Nein, eine Bewährung kam für Amtsrichterin Christine Schäl nach der Vorgeschichte des Angeklagten aus dem Landkreis Bamberg nicht mehr in Betracht. Der Mann muss wegen zahlreicher Delikte für 15 Monate ins Gefängnis.

Für seine Taten hatte der Angeklagte, der sich zuletzt als Staplerfahrer finanziell über Wasser gehalten hatte, einige originelle Ausreden parat. "Die Wahrheit ist eben oft skurril", kommentierte Pflichtverteidiger Rechtsanwalt Jochen Kaller (Bamberg).
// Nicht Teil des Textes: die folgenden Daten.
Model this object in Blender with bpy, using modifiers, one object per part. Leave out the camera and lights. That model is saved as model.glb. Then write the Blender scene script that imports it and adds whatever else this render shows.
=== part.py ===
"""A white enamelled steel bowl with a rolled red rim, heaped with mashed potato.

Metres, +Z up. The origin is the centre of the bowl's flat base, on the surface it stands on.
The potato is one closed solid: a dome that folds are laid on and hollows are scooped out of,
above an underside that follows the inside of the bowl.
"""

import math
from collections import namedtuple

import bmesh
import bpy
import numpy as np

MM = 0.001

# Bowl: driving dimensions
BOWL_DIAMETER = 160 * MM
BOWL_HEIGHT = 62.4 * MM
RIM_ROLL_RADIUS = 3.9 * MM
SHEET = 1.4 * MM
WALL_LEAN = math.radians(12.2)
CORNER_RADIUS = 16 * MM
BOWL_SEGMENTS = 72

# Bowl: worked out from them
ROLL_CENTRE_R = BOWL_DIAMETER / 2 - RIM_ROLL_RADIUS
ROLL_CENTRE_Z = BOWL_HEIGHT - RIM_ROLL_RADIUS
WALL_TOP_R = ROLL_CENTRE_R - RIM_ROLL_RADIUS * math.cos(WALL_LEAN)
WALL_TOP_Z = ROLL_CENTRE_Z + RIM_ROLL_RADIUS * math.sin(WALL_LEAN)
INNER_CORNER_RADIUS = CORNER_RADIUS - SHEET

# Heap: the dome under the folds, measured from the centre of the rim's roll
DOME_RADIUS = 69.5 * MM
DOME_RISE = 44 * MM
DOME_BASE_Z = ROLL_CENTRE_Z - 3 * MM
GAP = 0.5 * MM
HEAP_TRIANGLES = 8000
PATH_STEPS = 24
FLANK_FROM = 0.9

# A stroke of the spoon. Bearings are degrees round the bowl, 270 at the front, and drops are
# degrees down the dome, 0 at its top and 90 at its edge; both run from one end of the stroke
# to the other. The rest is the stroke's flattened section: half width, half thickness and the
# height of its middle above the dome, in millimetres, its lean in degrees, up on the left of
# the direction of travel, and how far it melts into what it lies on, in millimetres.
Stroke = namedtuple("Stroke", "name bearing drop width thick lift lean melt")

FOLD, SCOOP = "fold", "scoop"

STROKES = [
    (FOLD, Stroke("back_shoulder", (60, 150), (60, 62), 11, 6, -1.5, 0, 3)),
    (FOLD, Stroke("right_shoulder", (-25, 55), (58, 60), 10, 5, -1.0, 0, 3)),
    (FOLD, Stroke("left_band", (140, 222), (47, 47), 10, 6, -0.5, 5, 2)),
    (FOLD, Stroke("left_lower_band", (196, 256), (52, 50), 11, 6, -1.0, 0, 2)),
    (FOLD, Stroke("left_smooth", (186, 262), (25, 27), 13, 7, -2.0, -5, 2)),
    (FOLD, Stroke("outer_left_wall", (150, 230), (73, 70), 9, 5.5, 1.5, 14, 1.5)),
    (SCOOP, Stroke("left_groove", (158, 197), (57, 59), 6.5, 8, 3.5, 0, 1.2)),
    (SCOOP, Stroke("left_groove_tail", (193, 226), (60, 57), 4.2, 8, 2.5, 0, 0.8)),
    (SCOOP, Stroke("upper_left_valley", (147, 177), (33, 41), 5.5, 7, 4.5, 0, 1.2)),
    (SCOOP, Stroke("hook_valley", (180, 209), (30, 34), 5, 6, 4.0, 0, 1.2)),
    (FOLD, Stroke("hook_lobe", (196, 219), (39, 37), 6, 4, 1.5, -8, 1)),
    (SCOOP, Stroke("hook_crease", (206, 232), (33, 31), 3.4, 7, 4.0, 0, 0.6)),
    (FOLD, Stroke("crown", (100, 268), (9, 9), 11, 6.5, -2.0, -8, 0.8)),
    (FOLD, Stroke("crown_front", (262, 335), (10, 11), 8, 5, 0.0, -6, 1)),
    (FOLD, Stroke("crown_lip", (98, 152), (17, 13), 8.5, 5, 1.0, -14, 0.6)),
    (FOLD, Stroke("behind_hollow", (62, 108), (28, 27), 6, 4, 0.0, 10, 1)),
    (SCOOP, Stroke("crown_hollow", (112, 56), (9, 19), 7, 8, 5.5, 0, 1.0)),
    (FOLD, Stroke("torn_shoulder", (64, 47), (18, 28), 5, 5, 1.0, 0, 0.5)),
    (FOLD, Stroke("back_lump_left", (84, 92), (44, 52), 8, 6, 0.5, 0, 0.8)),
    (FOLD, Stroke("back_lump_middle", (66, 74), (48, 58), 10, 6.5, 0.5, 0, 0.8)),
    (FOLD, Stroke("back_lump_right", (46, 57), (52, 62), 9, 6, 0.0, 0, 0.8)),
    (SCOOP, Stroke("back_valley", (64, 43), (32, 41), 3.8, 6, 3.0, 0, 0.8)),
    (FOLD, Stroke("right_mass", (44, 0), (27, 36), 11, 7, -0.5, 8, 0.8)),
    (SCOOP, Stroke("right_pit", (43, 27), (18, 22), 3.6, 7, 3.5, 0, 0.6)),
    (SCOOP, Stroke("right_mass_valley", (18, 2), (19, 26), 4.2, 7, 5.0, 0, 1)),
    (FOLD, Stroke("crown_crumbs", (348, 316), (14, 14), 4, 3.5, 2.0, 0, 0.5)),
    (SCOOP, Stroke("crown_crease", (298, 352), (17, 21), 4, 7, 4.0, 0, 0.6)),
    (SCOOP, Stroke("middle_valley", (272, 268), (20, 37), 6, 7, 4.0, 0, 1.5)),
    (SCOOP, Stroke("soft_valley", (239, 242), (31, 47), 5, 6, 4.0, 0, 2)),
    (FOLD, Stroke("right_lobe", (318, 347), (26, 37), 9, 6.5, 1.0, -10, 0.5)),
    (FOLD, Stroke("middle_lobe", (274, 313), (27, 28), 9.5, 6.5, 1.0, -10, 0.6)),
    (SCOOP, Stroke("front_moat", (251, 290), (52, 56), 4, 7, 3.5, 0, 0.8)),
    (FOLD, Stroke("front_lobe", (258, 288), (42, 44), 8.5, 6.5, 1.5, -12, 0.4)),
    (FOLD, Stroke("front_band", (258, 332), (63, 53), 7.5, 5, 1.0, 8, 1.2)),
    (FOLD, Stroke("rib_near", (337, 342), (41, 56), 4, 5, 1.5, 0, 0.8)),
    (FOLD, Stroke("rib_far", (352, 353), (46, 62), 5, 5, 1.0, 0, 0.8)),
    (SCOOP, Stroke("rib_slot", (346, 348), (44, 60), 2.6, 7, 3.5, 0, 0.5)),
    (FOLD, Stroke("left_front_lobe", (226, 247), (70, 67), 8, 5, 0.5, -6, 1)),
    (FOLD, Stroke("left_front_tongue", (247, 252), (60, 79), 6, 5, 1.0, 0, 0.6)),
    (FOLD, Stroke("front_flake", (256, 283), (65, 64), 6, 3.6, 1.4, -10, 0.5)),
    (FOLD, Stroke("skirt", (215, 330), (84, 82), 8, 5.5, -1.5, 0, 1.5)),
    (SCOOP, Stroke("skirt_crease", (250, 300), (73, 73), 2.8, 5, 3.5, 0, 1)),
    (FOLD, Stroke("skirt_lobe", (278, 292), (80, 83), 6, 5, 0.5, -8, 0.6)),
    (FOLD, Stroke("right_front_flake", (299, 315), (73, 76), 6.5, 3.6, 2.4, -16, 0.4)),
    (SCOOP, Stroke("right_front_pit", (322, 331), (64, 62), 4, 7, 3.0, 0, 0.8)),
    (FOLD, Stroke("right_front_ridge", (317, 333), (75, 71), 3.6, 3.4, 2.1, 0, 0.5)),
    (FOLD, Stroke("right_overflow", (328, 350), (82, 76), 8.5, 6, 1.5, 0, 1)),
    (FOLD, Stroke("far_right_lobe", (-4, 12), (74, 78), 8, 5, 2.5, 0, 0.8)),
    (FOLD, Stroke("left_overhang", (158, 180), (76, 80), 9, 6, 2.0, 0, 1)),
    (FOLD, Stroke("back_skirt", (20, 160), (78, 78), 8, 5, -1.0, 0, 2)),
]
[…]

Als sein Mandant vom Koch eines Hotels in der Bamberger Innenstadt dabei überrascht wurde, wie er mit der Winterjacke eines 14-jährigen Gastes umherlief, beteuerte dieser, sich diese nur ausgeliehen zu haben, um draußen "eine zu rauchen". Die herbeigerufene Polizeistreife entdeckte allerdings gleich drei übereinander angezogene Jacken. Als aus einer Hotel-Tiefgarage der Drahtesel eines Mitarbeiters abhanden kam, fand die Polizei das gute Stück beim Angeklagten. Der meinte, er hätte es mit dem Zweirad eines Kumpels "verwechselt". Nicht nur Staatsanwältin Katja Erlwein mochte derlei Geschichten nicht glauben.


Lapidare Aussagen

Einige Straftaten räumte der teilgeständige Angeklagte aber auch unumwunden ein: So hatte er sich im Winter in einer Bamberger Apotheke eine Flasche Hustensaft geschnappt. "Ich hatte Husten." Gleich mehrfach hatte der Angeklagte außerdem in Cafés und Restaurants gegessen und getrunken, ohne die Zeche zu zahlen. Er habe einfach Hunger gehabt, so die lapidare Aussage. Zuvor hatte er jedoch behauptet, die Rezeptionistin habe ihm den Gang zum Buffet erlaubt. Zudem erbeutete er in einem Hotel ein Handy, angeblich um seine Ex-Freundin anzurufen. Seines hätte im Fundbüro gelegen, und die fünf Euro zur Auslösung hätte er nicht gehabt. Dann fand ein Smartphone, das er im Berufsförderungszentrum erblickt hatte, den Weg in seine Tasche.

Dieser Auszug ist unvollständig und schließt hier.